3D code data
******************************

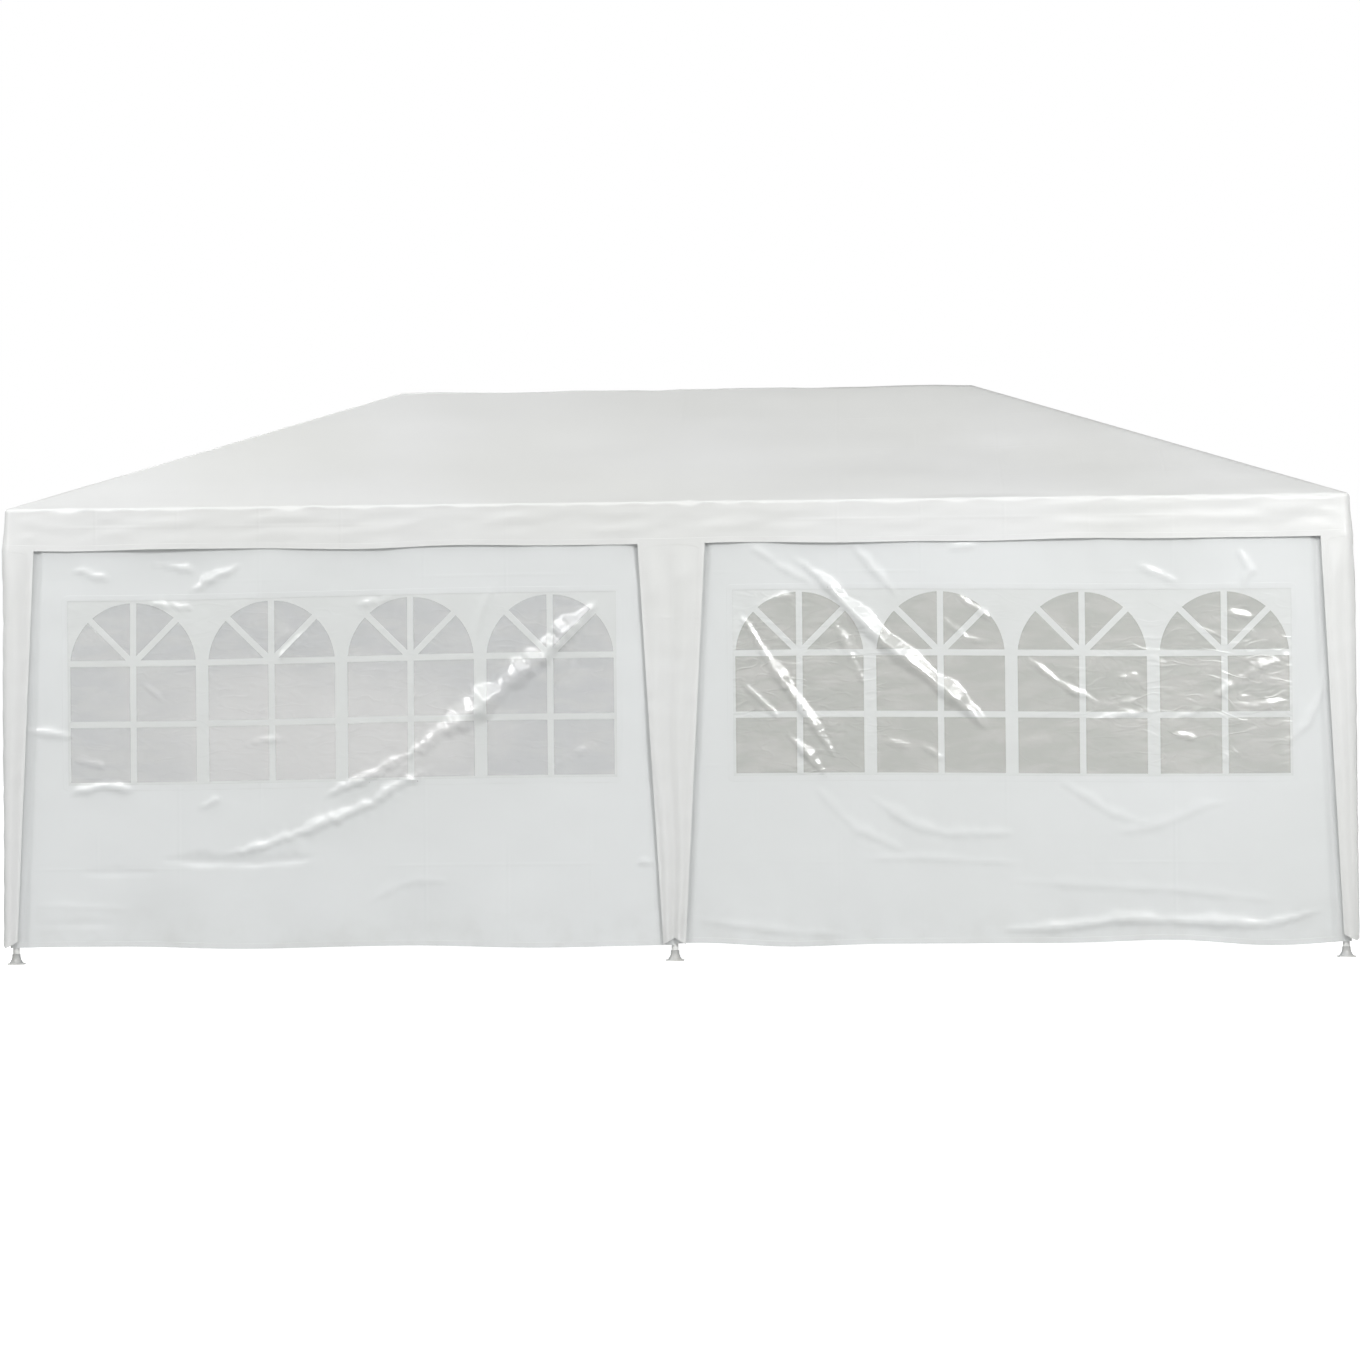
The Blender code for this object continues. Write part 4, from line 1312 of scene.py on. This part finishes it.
def tube_profile(length, joint=None):
    """A tube with a swaged joint, where the next length is pushed over a narrower neck."""
    full, neck, end = TUBE_RADIUS, TUBE_RADIUS - 0.0014, TUBE_RADIUS - 0.0008
    profile = [(0.0, end), (0.0008, full)]
    if joint:
        profile += [(joint - 0.004, full), (joint - 0.002, neck), (joint + 0.0005, neck)]
        profile += [(joint + 0.0006, TUBE_RADIUS - 0.0002), (joint + 0.0012, full)]
    return profile + [(length - 0.0008, full), (length, end)]


def join(name, parts):
    """One object from several, keeping their materials."""
    combined = bmesh.new()
    materials = []
    for part in parts:
        mesh = part.data
        material = mesh.materials[0]
        if material not in materials:
            materials.append(material)
        first = len(combined.faces)
        combined.from_mesh(mesh)
        combined.faces.ensure_lookup_table()
        for face in combined.faces[first:]:
            face.material_index = materials.index(material)
        bpy.data.objects.remove(part)
        bpy.data.meshes.remove(mesh)
    mesh = bpy.data.meshes.new(name)
    combined.to_mesh(mesh)
    combined.free()
    for material in materials:
        mesh.materials.append(material)
    return put_in_scene(name, mesh)


def frame_points():
    """Where the tubes meet, at the eave and at the ridge."""
    points = {}
    for side, way_y in SIDES.items():
        points[f"{side}_middle"] = Vector((0.0, way_y * LEG_Y, EAVE_AXIS))
        for end, way_x in ENDS.items():
            points[f"{side}_{end}"] = Vector((way_x * LEG_X, way_y * LEG_Y, EAVE_AXIS))
    for end, way_x in ENDS.items():
        points[f"ridge_{end}"] = Vector((way_x * RIDGE_AXIS_HALF, 0.0, RIDGE_AXIS))
    points["ridge_middle"] = Vector((0.0, 0.0, RIDGE_AXIS))
    return points


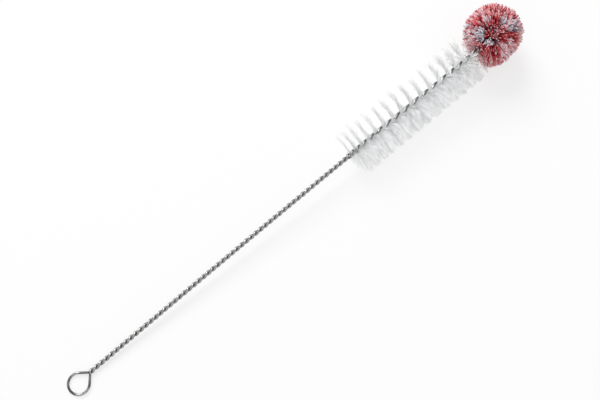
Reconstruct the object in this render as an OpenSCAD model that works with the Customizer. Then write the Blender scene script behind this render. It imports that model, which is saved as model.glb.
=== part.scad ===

******************************

*STATED PROBLEM:*
Repeat the material from above exactly, word for word.

*FINAL ANSWER:*
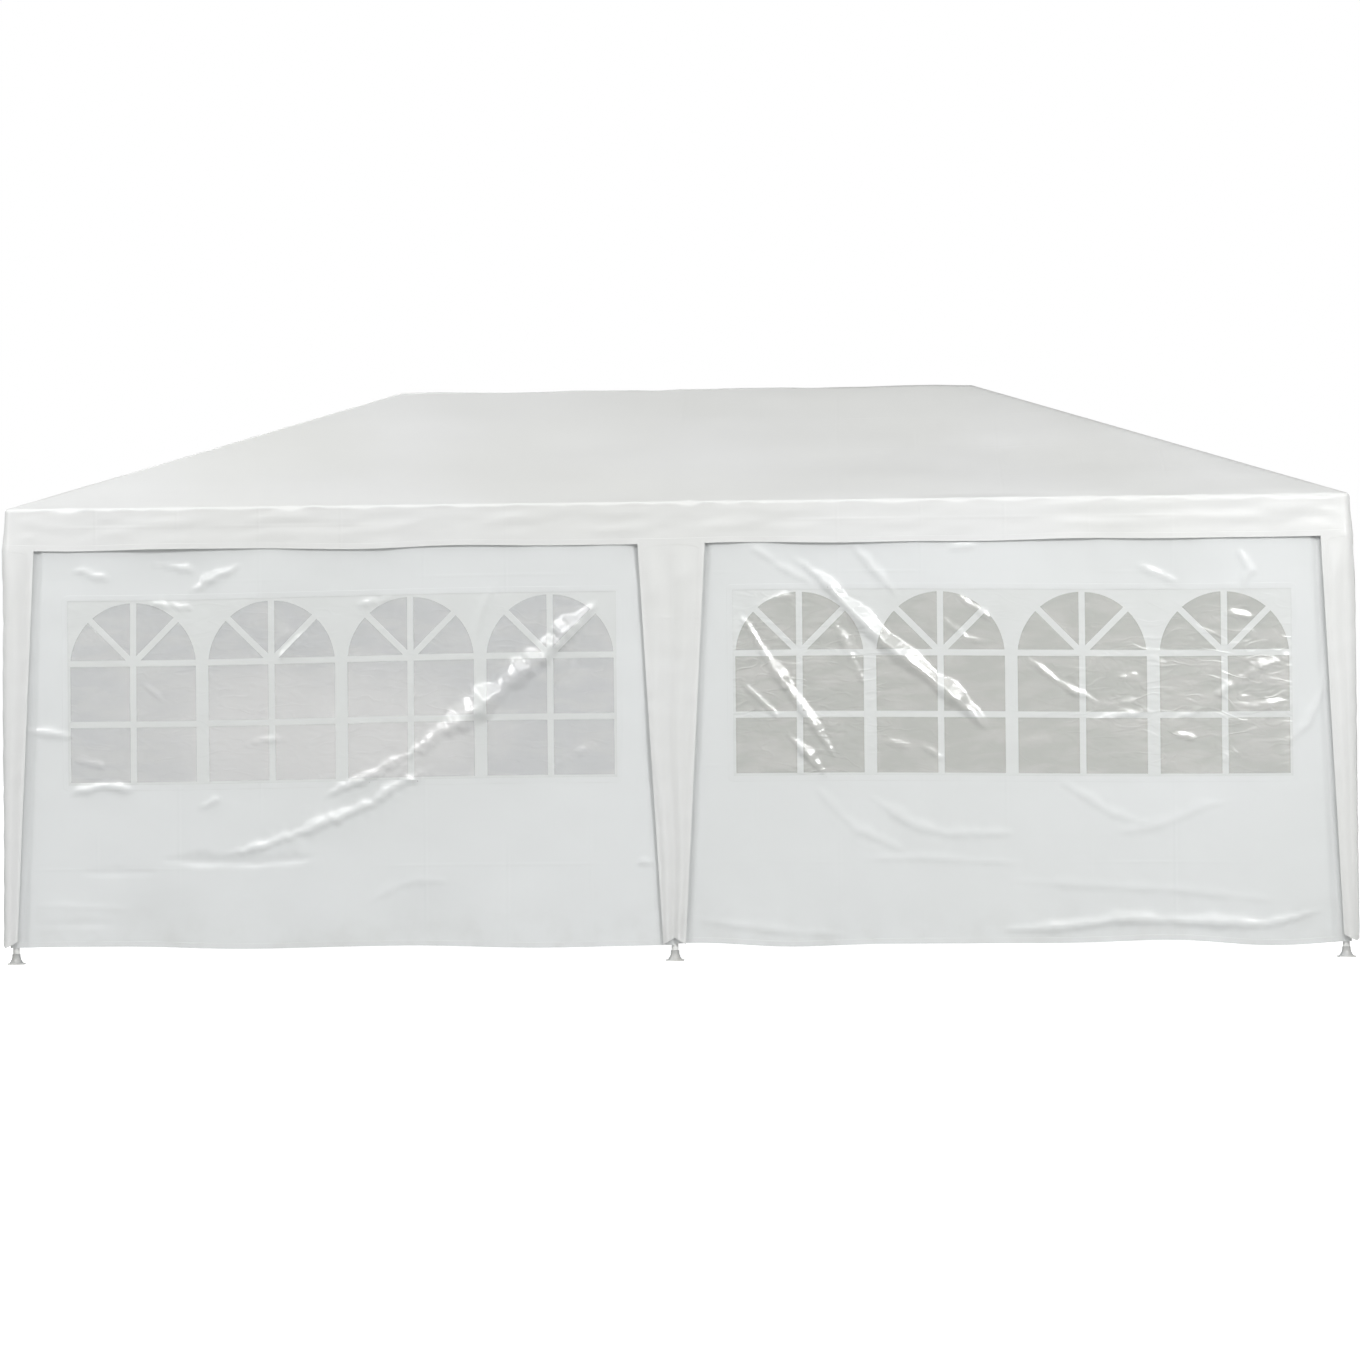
The Blender code for this object continues. Write part 4, from line 1312 of scene.py on. This part finishes it.
def tube_profile(length, joint=None):
    """A tube with a swaged joint, where the next length is pushed over a narrower neck."""
    full, neck, end = TUBE_RADIUS, TUBE_RADIUS - 0.0014, TUBE_RADIUS - 0.0008
    profile = [(0.0, end), (0.0008, full)]
    if joint:
        profile += [(joint - 0.004, full), (joint - 0.002, neck), (joint + 0.0005, neck)]
        profile += [(joint + 0.0006, TUBE_RADIUS - 0.0002), (joint + 0.0012, full)]
    return profile + [(length - 0.0008, full), (length, end)]


def join(name, parts):
    """One object from several, keeping their materials."""
    combined = bmesh.new()
    materials = []
    for part in parts:
        mesh = part.data
        material = mesh.materials[0]
        if material not in materials:
            materials.append(material)
        first = len(combined.faces)
        combined.from_mesh(mesh)
        combined.faces.ensure_lookup_table()
        for face in combined.faces[first:]:
            face.material_index = materials.index(material)
        bpy.data.objects.remove(part)
        bpy.data.meshes.remove(mesh)
    mesh = bpy.data.meshes.new(name)
    combined.to_mesh(mesh)
    combined.free()
    for material in materials:
        mesh.materials.append(material)
    return put_in_scene(name, mesh)


def frame_points():
    """Where the tubes meet, at the eave and at the ridge."""
    points = {}
    for side, way_y in SIDES.items():
        points[f"{side}_middle"] = Vector((0.0, way_y * LEG_Y, EAVE_AXIS))
        for end, way_x in ENDS.items():
            points[f"{side}_{end}"] = Vector((way_x * LEG_X, way_y * LEG_Y, EAVE_AXIS))
    for end, way_x in ENDS.items():
        points[f"ridge_{end}"] = Vector((way_x * RIDGE_AXIS_HALF, 0.0, RIDGE_AXIS))
    points["ridge_middle"] = Vector((0.0, 0.0, RIDGE_AXIS))
    return points


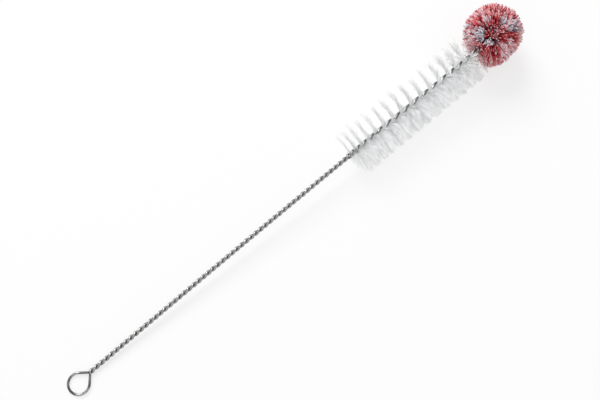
Reconstruct the object in this render as an OpenSCAD model that works with the Customizer. Then write the Blender scene script behind this render. It imports that model, which is saved as model.glb.
=== part.scad ===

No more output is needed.